The task
Below is a listing; restate from it, character for character, the lines beginning at the line holding "Keep writing the" and ending at the line holding "return vector / np.linalg.norm(vector)", both included.

Input

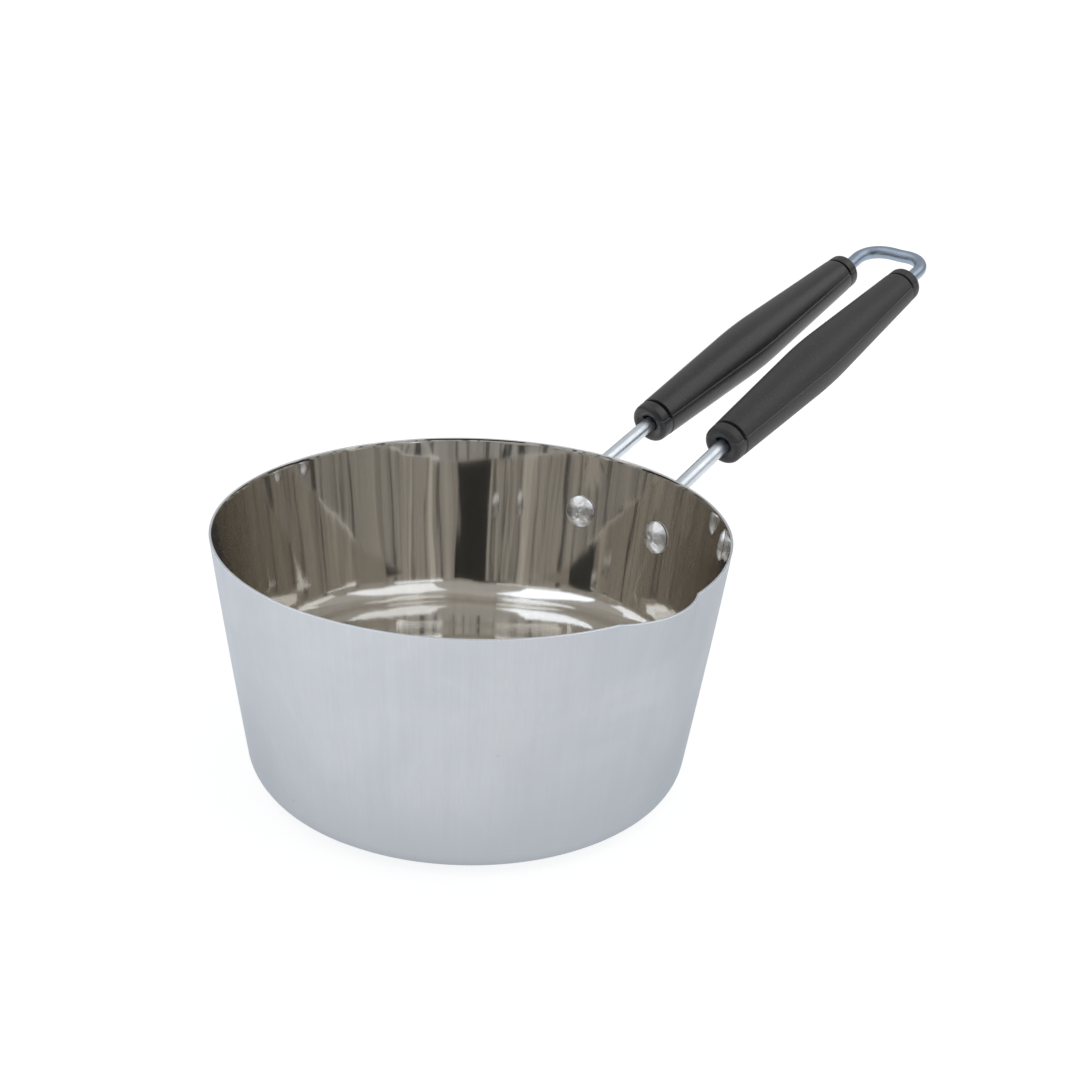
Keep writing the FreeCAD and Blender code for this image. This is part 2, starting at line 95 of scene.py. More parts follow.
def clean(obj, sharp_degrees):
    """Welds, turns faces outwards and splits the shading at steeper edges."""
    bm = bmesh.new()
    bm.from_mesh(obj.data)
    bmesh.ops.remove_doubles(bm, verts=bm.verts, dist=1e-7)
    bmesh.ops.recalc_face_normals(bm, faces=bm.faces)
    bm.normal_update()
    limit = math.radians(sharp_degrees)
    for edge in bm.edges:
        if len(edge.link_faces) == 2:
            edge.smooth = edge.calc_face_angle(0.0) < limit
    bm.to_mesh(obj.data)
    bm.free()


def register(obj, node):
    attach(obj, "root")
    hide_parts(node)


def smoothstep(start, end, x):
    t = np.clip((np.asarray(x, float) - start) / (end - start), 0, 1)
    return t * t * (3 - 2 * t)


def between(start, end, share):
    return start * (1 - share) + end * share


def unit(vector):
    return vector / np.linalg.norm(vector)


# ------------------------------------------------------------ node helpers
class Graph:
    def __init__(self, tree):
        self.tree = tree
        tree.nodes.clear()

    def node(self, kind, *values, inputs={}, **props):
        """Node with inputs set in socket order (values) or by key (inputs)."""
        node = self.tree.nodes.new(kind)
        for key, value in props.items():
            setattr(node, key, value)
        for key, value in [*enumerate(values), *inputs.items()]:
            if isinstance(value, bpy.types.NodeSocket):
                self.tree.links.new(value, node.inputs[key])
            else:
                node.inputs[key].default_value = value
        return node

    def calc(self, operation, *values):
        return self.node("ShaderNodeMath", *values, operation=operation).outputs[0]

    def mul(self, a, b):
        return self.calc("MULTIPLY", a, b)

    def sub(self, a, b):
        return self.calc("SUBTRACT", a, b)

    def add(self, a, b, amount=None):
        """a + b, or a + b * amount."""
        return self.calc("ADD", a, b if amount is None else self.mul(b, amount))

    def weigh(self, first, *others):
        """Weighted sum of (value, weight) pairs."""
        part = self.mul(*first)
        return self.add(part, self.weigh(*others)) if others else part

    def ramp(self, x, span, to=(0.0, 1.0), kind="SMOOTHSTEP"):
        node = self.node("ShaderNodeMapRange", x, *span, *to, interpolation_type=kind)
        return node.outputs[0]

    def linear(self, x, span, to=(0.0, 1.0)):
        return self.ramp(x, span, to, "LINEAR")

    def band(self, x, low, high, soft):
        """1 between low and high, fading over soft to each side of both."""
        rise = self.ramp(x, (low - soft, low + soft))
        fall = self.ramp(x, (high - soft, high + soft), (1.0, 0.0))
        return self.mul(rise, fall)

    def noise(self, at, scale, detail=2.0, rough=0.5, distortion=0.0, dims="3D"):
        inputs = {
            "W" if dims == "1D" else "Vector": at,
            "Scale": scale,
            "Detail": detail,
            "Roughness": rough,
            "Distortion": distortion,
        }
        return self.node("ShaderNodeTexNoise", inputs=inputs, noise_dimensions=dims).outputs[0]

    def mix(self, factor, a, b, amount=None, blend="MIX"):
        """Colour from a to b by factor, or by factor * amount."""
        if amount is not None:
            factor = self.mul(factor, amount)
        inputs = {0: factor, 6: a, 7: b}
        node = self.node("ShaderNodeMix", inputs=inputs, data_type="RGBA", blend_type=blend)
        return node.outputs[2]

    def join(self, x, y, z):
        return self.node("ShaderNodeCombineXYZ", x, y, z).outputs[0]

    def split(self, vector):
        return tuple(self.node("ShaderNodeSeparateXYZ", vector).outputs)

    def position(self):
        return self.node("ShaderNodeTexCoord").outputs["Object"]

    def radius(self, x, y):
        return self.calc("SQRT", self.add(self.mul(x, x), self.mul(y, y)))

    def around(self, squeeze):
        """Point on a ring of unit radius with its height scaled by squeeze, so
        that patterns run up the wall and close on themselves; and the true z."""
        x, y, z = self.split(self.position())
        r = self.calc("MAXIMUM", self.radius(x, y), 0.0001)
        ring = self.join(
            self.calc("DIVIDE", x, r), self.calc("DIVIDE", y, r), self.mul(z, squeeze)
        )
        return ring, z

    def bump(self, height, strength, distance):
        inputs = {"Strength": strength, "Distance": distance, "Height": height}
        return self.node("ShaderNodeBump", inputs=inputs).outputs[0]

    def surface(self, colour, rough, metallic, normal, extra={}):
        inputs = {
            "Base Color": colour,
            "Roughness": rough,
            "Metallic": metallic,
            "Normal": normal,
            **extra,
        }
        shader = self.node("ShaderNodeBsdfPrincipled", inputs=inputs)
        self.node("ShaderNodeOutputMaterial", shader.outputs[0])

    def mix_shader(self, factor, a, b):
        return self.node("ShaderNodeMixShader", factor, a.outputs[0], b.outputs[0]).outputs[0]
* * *
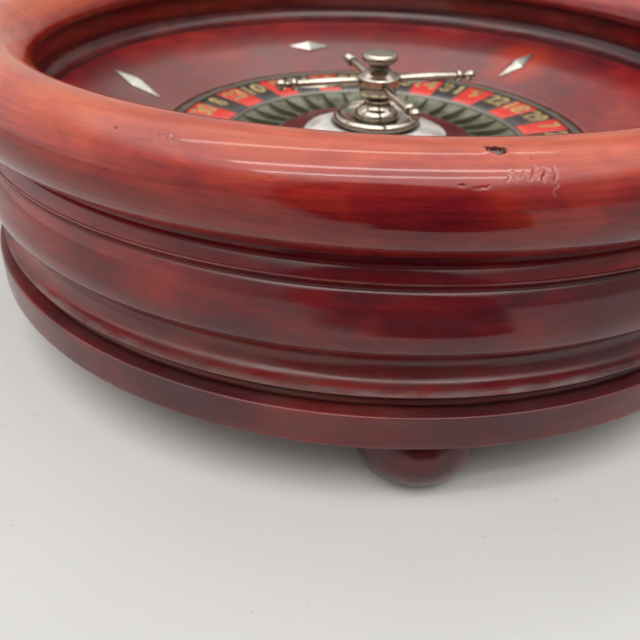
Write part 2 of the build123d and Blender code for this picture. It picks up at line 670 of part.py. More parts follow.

Answer to this task
Keep writing the FreeCAD and Blender code for this image. This is part 2, starting at line 95 of scene.py. More parts follow.
def clean(obj, sharp_degrees):
    """Welds, turns faces outwards and splits the shading at steeper edges."""
    bm = bmesh.new()
    bm.from_mesh(obj.data)
    bmesh.ops.remove_doubles(bm, verts=bm.verts, dist=1e-7)
    bmesh.ops.recalc_face_normals(bm, faces=bm.faces)
    bm.normal_update()
    limit = math.radians(sharp_degrees)
    for edge in bm.edges:
        if len(edge.link_faces) == 2:
            edge.smooth = edge.calc_face_angle(0.0) < limit
    bm.to_mesh(obj.data)
    bm.free()


def register(obj, node):
    attach(obj, "root")
    hide_parts(node)


def smoothstep(start, end, x):
    t = np.clip((np.asarray(x, float) - start) / (end - start), 0, 1)
    return t * t * (3 - 2 * t)


def between(start, end, share):
    return start * (1 - share) + end * share


def unit(vector):
    return vector / np.linalg.norm(vector)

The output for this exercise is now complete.